Ok, that is cool. But the hardware must still check for the presence of the NaN via some sort of conditional. In the meantime, I have confirmed that LineSegments works as I surmised.

I am now grappling with translate, rotate, cameras. There are not many recent examples. I come from the world of OpenGL and it has been a while.

The hardware is very fast at doing this though.

Have you seen http://juliaplots.org/MakieReferenceImages/gallery/index.html?

I have seen the gallery but was only moderately impressed because I did not see demos that showed
the high number of edges that could be drawn interactively, which is what I am interested in. I worked in Visualization
for many years in my youth. Also, the animated sequences appeared to have been created using record, so regardless
of how long each frame takes to render, the sequence will animate in real time. But the Gallery does demonstrate the
versatility of Makie. Have you seen the galleries of Matplotlib and D3? They are also very versatile, but not nearly as interactive.

Cheers,

Gordon

Based on my experience, you shouldn’t have any problem with ~10^6 edges. I wouldn’t want to try that in matplotlib or D3…

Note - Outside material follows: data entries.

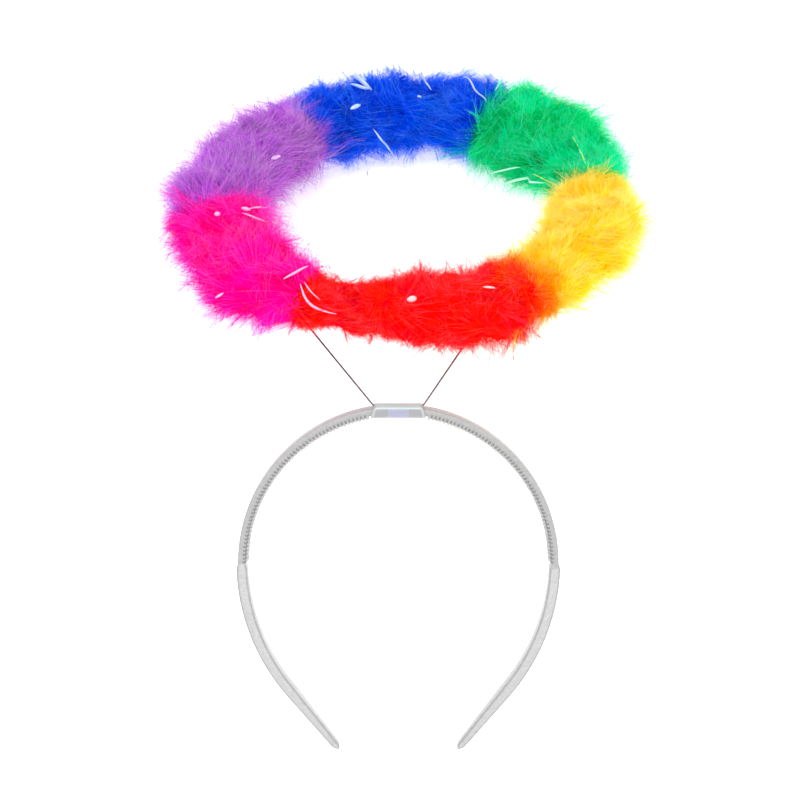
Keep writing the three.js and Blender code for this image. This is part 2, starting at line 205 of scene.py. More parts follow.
def camera():
    """The photo's view."""
    data = bpy.data.cameras.new("camera")
    data.lens = CAMERA_LENS
    data.sensor_width = CAMERA_SENSOR
    data.clip_start = CAMERA_NEAR
    made = bpy.data.objects.new("camera", data)
    bpy.context.scene.collection.objects.link(made)
    place = np.eye(4)
    place[:3, :3] = np.array([ACROSS, VIEW_UP, VIEW_TOWARD]).T
    place[:3, 3] = VIEW_PLACE
    made.matrix_world = Matrix(place.tolist())
    bpy.context.scene.camera = made


def area_light(name, place, size, power):
    data = bpy.data.lights.new(name, "AREA")
    data.shape = "DISK"
    data.size = size
    data.energy = power
    made = bpy.data.objects.new(name, data)
    bpy.context.scene.collection.objects.link(made)
    made.location = place
    made.rotation_euler = (Vector(LIGHT_TARGET) - Vector(place)).to_track_quat("-Z", "Y").to_euler()


def studio():
    """A soft, bright studio."""
    world = bpy.data.worlds.new("studio")
    world.use_nodes = True
    background = world.node_tree.nodes["Background"]
    background.inputs["Color"].default_value = (1.0, 1.0, 1.0, 1.0)
    background.inputs["Strength"].default_value = WORLD_STRENGTH
    bpy.context.scene.world = world
    for name, (place, size, power) in LIGHTS.items():
        area_light(name, place, size, power)
    bpy.context.scene.view_settings.view_transform = "Standard"


# Meshes and materials

def new_material(name):
    """A material without nodes, its nodes and its links."""
    made = bpy.data.materials.new(name)
    made.use_nodes = True
    nodes = made.node_tree.nodes
    nodes.clear()
    return made, nodes, made.node_tree.links


def mesh_object(name, points, loops, counts, uvs=None, smooth=False):
    """A mesh from flat arrays: points (n, 3), the corners' vertices, and how many corners each face has."""
    mesh = bpy.data.meshes.new(name)
    mesh.vertices.add(len(points))
    mesh.vertices.foreach_set("co", np.ascontiguousarray(points, np.float32).ravel())
    mesh.loops.add(len(loops))
    mesh.loops.foreach_set("vertex_index", np.ascontiguousarray(loops, np.int32))
    mesh.polygons.add(len(counts))
    starts = np.concatenate([[0], np.cumsum(counts)[:-1]])
    mesh.polygons.foreach_set("loop_start", starts.astype(np.int32))
    mesh.polygons.foreach_set("use_smooth", np.full(len(counts), smooth))
    if uvs is not None:
        layer = mesh.uv_layers.new(name=UV_NAME)
        layer.uv.foreach_set("vector", np.ascontiguousarray(uvs, np.float32).ravel())
    mesh.update(calc_edges=True)
    made = bpy.data.objects.new(name, mesh)
    bpy.context.scene.collection.objects.link(made)
    return made


def floor():
    """A plain white floor that glows a little, so that it shows as white as the photo's ground."""
    corners = FLOOR_HALF * np.array([[-1, -1, 0], [1, -1, 0], [1, 1, 0], [-1, 1, 0]])
    made = mesh_object("floor", corners, np.arange(4), np.array([4]))
    material, nodes, links = new_material("floor_white")
    shader = nodes.new("ShaderNodeBsdfPrincipled")
    shader.inputs["Base Color"].default_value = (FLOOR_SHADE, FLOOR_SHADE, FLOOR_SHADE, 1.0)
    shader.inputs["Roughness"].default_value = 0.8
    shader.inputs["Emission Color"].default_value = (1.0, 1.0, 1.0, 1.0)
    shader.inputs["Emission Strength"].default_value = FLOOR_GLOW
    output = nodes.new("ShaderNodeOutputMaterial")
    links.new(shader.outputs[0], output.inputs[0])
    made.data.materials.append(material)


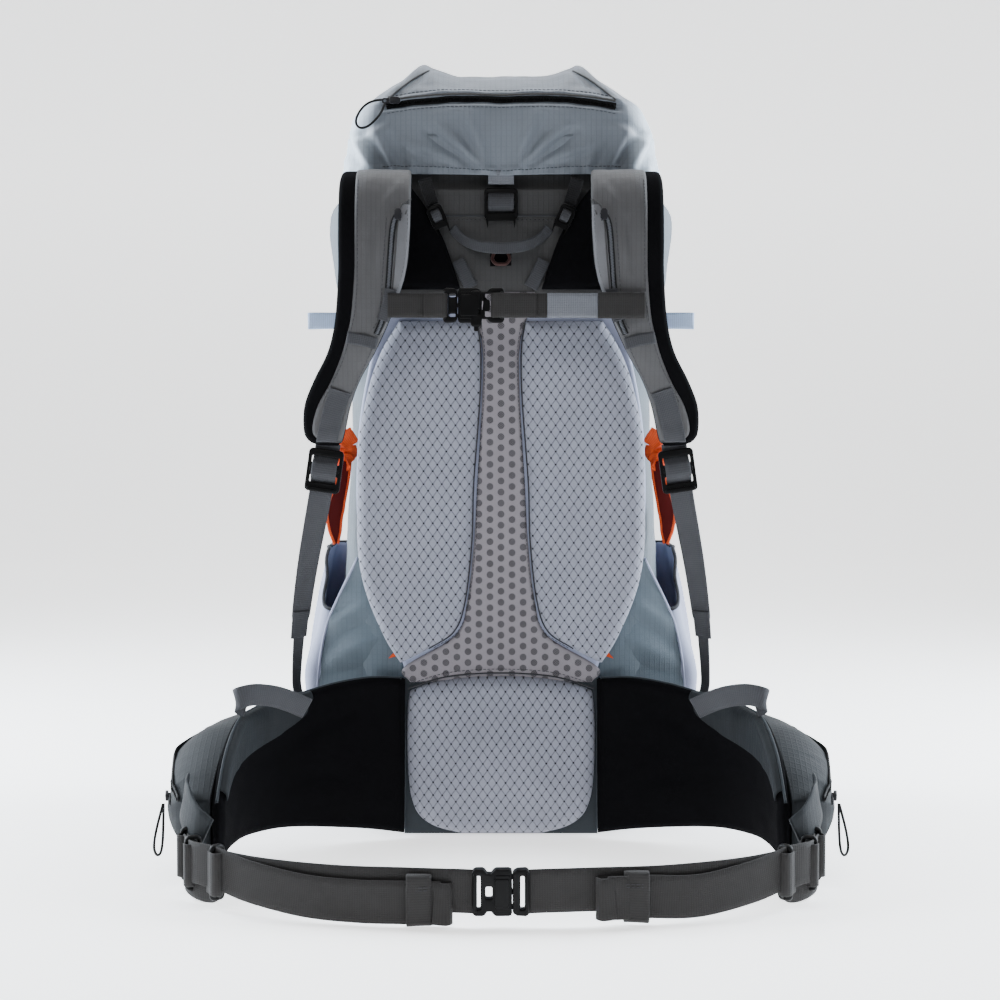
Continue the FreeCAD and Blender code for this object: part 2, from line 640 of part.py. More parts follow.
def hip_wing():
    half = size("wing_thickness") / 2
    plan = prism("wing_plan", "plan", ribbon_runs(WING, -half, half), 0.2, 170)
    top = [(-123, 160), (-137, 161), (-152, 166), (-170, 163), (-205, 155), (-250, 143), (-288, 112), (-322, 66)]
    bottom = [(-322, 20), (-290, 24), (-250, 26), (-205, 25), (-160, 18), (-123, 4)]
    outline = prism("wing_outline", "side", [top, [(-322, 66), (-322, 20)], bottom, [(-123, 4), (-123, 160)]], -320, -90)
    both_sides(common("hip_wing_blank", plan, outline), "hip_wing")

    # a zipped pocket on the outside of the wing, fattest over the hip bone
    path = [(-180, -158.2), (-218, -192), (-246, -250), (-257, -316)]
    runs = ribbon_runs(path, [-8, -8, -8, -8], [-14, -42, -56, -38])
    plan = prism("pocket_plan", "plan", runs, 0.2, 170)
    top = [(-130, 146), (-170, 152), (-205, 148), (-250, 134), (-285, 106), (-318, 72)]
    bottom = [(-318, 24), (-285, 30), (-250, 33), (-205, 33), (-130, 33)]
    outline = prism("pocket_outline", "side", [top, [(-318, 72), (-318, 24)], bottom, [(-130, 33), (-130, 146)]],
                    -330, -90)
    both_sides(common("hip_pocket_blank", plan, outline), "hip_pocket")


BELT_PATH = [(-273, -320), (-277, -345), (-262, -380), (-211, -419), (-140, -444), (-75, -455), (-26, -457.5)]


def belt_webbing():
    half = size("webbing_thickness") / 2
    plan = prism("belt_plan", "plan", ribbon_runs(BELT_PATH, -half, half), 0.2, 60)
    top = [(-285, 54), (-262, 52), (-211, 46), (-140, 40), (-75, 42.5), (-25, 48)]
    bottom = [(-25, 11), (-75, 4.5), (-140, 2), (-211, 8), (-262, 14), (-285, 16)]
    outline = prism("belt_outline", "front", [top, [(-25, 48), (-25, 11)], bottom, [(-285, 16), (-285, 54)]], -470, -315)
    outer = common("belt_webbing_blank", plan, outline)
    both_sides(outer, "belt_webbing")

    loops = []
    places = [((-277, -343, 34), (0.05, -1, 0)), ((-268.5, -372, 33), (0.42, -0.9, 0)),
              ((-244, -397.5, 31), (0.76, -0.65, 0))]
    for number, (spot, along) in enumerate(places):
        ring = box(f"slide_ring_{number}", (6, 15, 49))
        window = box(f"slide_window_{number}", (10, 7, 41))
        frame = cut(f"slide_{number}", ring, [window])
        frame.Placement = frame_place(spot, along, (along[1], -along[0], 0))
        loops.append(frame)
    pair(fuse("belt_slides_blank", loops), "belt_slides")

    ring = box("keeper_ring", (24, 9.6, 46), (-81, -454.1, 23.2))
    window = box("keeper_window", (30, 6.6, 42.5), (-81, -454.1, 23.2))
    keeper = cut("keeper_blank", ring, [window])
    pair(keeper, "belt_keepers")


# ---- lid ----------------------------------------------------------------------------------------

def lid():
    wall = size("fabric_wall")
    outer = loft(LID)
    inner = loft([(LID[0][0] - 1, *LID[0][1:]), *LID[1:-1], (LID[-1][0] - wall, *LID[-1][1:])], wall)
    node(feature("lid_shell", outer.cut(inner)), "lid_shell")
    lining = loft([(699, -143, 143, -129, 132, 34), (701, -143, 143, -129, 132, 34)])
    node(feature("lid_lining", lining), "lid_lining")

    tape = [(-112, -128.6), (-106, -131), (-97, -132.7), (-84, -133), (0, -133), (84, -133), (97, -132.7),
            (106, -131), (112, -128.6)]
    node(prism("lid_zip", "plan", ribbon_runs(tape, -3.1, -1.5), 728, 736), "lid_zip")

    # two straps close the lid over the far side; each hangs in line with the lid's swing
    strap = strip([((-90, 143.4, 672), (1, 0, 0), (0, 1, 0)), ((-90, 147.5, 662), (1, 0, 0), (0, 1, -0.2)),
                   ((-90, 154.3, 631), (1, 0, 0), (0, 1, 0.2))], size("strap_webbing") - 5, size("webbing_thickness"))
    pair(feature("lid_strap_blank", strap), "lid_straps")
    lower = strip([((-90, 144.6, 585), (1, 0, 0), (0, 1, -0.2)), ((-90, 136.5, 548), (1, 0, 0), (0, 1, -0.1)),
                   ((-90, 136.6, 430), (1, 0, 0), (0, 1, 0))], size("strap_webbing") - 5, size("webbing_thickness"))
    pair(feature("lid_strap_lower_blank", lower), "lid_anchor_straps")
    dims = ("Sizes.lid_female_length", "Sizes.lid_buckle_height", "Sizes.lid_buckle_thickness")
    place = frame_place((-90, 151.6, 615.5), (0, 0.217, 0.976), (0, 0.976, -0.217))
    pair(female_half("lid_female_blank", *dims, place), "lid_buckle_females")
    pair(male_half("lid_male_blank", *dims, place), "lid_buckle_males")


# ---- zip sliders and pull cords --------------------------------------------------------------------

def slider(name, place, tab=10):
    """A zip slider: a low bridge with a flat pull tab beside it."""
    base = box(name + "_base", ("Sizes.slider_length", "Sizes.slider_height - 2", "Sizes.slider_width"))
    bridge = box(name + "_bridge", ("Sizes.slider_length * 0.5", "Sizes.slider_height", "Sizes.slider_width * 0.5"),
                 (0, "-Sizes.slider_height * 0.4", 0))
    puller = box(name + "_pull", (tab, 2.6, 6), (-tab * 0.75, "-Sizes.slider_height * 0.6", 0))
    body = fuse(name, [base, bridge, puller])
    body.Placement = place
    return node(body, name)


def pull_cord(name, points, diameter):
    """A thin cord tube: straight runs joined by tangent arcs as large as the runs allow."""
    spots = [Vector(*point) for point in points]
    edges = []
    start = spots[0]
    radii = []
    for before, corner, after in zip(spots, spots[1:], spots[2:]):
        back = before - corner
        ahead = after - corner
        reach = 0.45 * min(back.Length, ahead.Length)
        turn = math.pi - back.getAngle(ahead)
        radii.append(reach / math.tan(turn / 2))
        enter = corner + back.normalize() * reach
        leave = corner + ahead.normalize() * reach
        bisector = (back + ahead).normalize()
        centre = corner + bisector * (radii[-1] / math.cos(turn / 2))
        middle = centre - bisector * radii[-1]
        edges.append(Part.LineSegment(start, enter).toShape())
        edges.append(Part.Arc(enter, middle, leave).toShape())
        start = leave
    edges.append(Part.LineSegment(start, spots[-1]).toShape())
    path = Part.Wire(edges)
    ring = Part.Wire(Part.Circle(spots[0], spots[1] - spots[0], diameter / 2).toShape())
    tube = path.makePipeShell([ring], True, False)
    expected = math.pi * diameter ** 2 / 4 * path.Length
    print(f"{name}: length {path.Length:.1f}, least radius {min(radii):.1f}, volume {tube.Volume / expected:.3f}")
    return feature(name, tube)


LID_PULL = [(-116.6, -141, 731.5), (-124, -141, 731), (-133, -141, 727), (-140, -141, 718.5),
            (-143, -141, 709.5), (-139, -141, 703.5), (-131, -141, 705), (-124, -141, 711),
            (-117, -141, 719), (-113.5, -141, 728.4)]
HIP_PULL = [(-305, -314.5, 72.6), (-306.5, -319, 65), (-308.5, -324, 55), (-310, -329, 45), (-310.5, -331.5, 35.5),
            (-308.5, -328, 28.5), (-306.3, -321.5, 28.5), (-305.5, -316.5, 35), (-305.3, -313.5, 45),
            (-305.3, -311.5, 56), (-305.5, -308.7, 71.8)]


def zip_pulls():
    slider("lid_zip_slider", Placement(Vector(-104, -138, 731.5), Rotation()))
    node(pull_cord("lid_pull_cord", LID_PULL, size("pull_cord")), "lid_pull_cord")
    for side, sign in (("left", -1), ("right", 1)):
        place = frame_place((sign * 98, -199.6, 614), (0, 0.05, 1), (0, 1, -0.05))
        slider("strap_zip_slider_" + side, place, tab=8)
        place = frame_place((sign * 303.4, -303, 78), (sign * 0.12, 0.9, 0.42), (-sign, 0, 0))
        slider("hip_zip_slider_" + side, place)
    left = pull_cord("hip_pull_blank", HIP_PULL, size("pull_cord"))
    both_sides(left, "hip_pull_cord")


pack_bag()
collar()
frame_sheet()
frame_stays()
back_system()
side_trims()
shoulder_strap()
harness_hardware()
haul_loop()
sternum_strap()
hip_wing()
belt_webbing()
belt_buckle()
lid()
zip_pulls()
doc.recompute()

for obj in doc.Objects:
    if "Invalid" in obj.State or "Error" in obj.State:
        raise RuntimeError(f"{obj.Name} did not rebuild: {obj.State}")
for obj in nodes:
    if obj.Shape.isNull() or not obj.Shape.isValid() or obj.Shape.Volume <= 0:
        raise RuntimeError(f"{obj.Label} has no valid solid")

os.makedirs("parts", exist_ok=True)
for obj in nodes:
    obj.Shape.exportStep(f"parts/{obj.Label}.step")
whole = Part.makeCompound([obj.Shape for obj in nodes]).BoundBox
print(f"{len(nodes)} nodes, {whole.XLength:.0f} x {whole.YLength:.0f} x {whole.ZLength:.0f} mm")
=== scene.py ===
import math

import bmesh
import bpy
import numpy as np
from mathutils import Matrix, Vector, noise
from mathutils.bvhtree import BVHTree


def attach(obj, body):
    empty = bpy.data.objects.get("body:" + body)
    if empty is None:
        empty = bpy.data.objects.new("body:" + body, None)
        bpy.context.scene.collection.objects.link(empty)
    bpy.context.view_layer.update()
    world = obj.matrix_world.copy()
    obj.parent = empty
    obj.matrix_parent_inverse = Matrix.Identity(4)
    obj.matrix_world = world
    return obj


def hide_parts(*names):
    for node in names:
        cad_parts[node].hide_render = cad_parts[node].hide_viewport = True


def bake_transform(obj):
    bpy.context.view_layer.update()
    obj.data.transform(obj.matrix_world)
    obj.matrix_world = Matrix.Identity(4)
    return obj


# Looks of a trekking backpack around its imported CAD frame. Lengths are metres; MM turns the
# millimetres that outlines are written in into metres.

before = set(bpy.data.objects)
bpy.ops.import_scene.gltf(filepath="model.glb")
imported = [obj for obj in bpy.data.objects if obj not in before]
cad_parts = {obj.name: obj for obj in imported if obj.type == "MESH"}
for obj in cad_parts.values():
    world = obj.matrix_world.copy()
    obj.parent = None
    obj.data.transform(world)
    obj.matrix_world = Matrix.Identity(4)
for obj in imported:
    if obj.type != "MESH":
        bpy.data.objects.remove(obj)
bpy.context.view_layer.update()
MM = 0.001
SIDES = (("left", -1), ("right", 1))


# ---- camera, light and stage ---------------------------------------------------------------------

FOCAL_LENGTH, SENSOR = 66.8, 36
CAMERA_PLACE = (-0.001, -1.974, 0.4223)
CAMERA_DIP = 2.6  # degrees below level
FAR_LIMIT = 20

# name, place, target, width, height, power and colour of each light; the rims stand at both sides
PACK_MIDDLE = (0, 0, 0.42)
LIGHTS = (("key", (-0.9, -2.6, 1.9), PACK_MIDDLE, 1.6, 1.2, 24, (1, 0.99, 0.97)),
          ("fill", (1.2, -2.4, 1.0), PACK_MIDDLE, 1.4, 1.4, 7, (0.95, 0.97, 1)),
          ("top", (0, 0.2, 2.3), (0, 0, 0.7), 1.2, 0.8, 34, (1, 1, 1)),
          ("rim_left", (-1.5, 0.3, 1.0), PACK_MIDDLE, 0.8, 1.7, 95, (0.84, 0.92, 1)),
          ("rim_right", (1.5, 0.3, 1.0), PACK_MIDDLE, 0.8, 1.7, 95, (0.84, 0.92, 1)))
SKY = (0.95, 0.97, 1.0, 1)
SKY_STRENGTH = 0.2

# the floor ends in a bend up to the backdrop
FLOOR_FRONT, BEND_START, BEND_RADIUS, BACKDROP_HEIGHT, STAGE_HALF = -1.3, 3.0, 1.2, 5, 7
FLOOR_GAP = 0.0005
FLOOR_GREY, FLOOR_GLOW = 0.93, 1.3


def camera():
    data = bpy.data.cameras.new("camera")
    data.lens = FOCAL_LENGTH
    data.sensor_width = SENSOR
    data.clip_end = FAR_LIMIT
    obj = bpy.data.objects.new("camera", data)
    bpy.context.scene.collection.objects.link(obj)
    obj.location = CAMERA_PLACE
    obj.rotation_euler = (math.radians(90 - CAMERA_DIP), 0, 0)
    bpy.context.scene.camera = obj


def area_light(name, place, target, width, height, power, colour):
    data = bpy.data.lights.new(name, "AREA")
    data.shape = "RECTANGLE"
    data.size = width
    data.size_y = height
    data.energy = power
    data.color = colour
    obj = bpy.data.objects.new(name, data)
    bpy.context.scene.collection.objects.link(obj)
    obj.location = place
    obj.rotation_euler = (Vector(target) - Vector(place)).to_track_quat("-Z", "Y").to_euler()


def studio():
    world = bpy.data.worlds.new("studio")
    bpy.context.scene.world = world
    world.use_nodes = True
    background = world.node_tree.nodes["Background"]
    background.inputs["Color"].default_value = SKY
    background.inputs["Strength"].default_value = SKY_STRENGTH
    for light in LIGHTS:
        area_light(*light)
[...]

By the way, in case it wasn’t clear, I was suggesting to look at the gallery for examples of camera positioning and rotations. But I agree that more examples are required.

If you think about it, there needs to be some way to indicate where a line starts and ends and the logic for checking that needs to include some type of conditional. Encoding it as a NaN is probably one of the more efficient approaches since it is inline with the data and all data is stored contigously.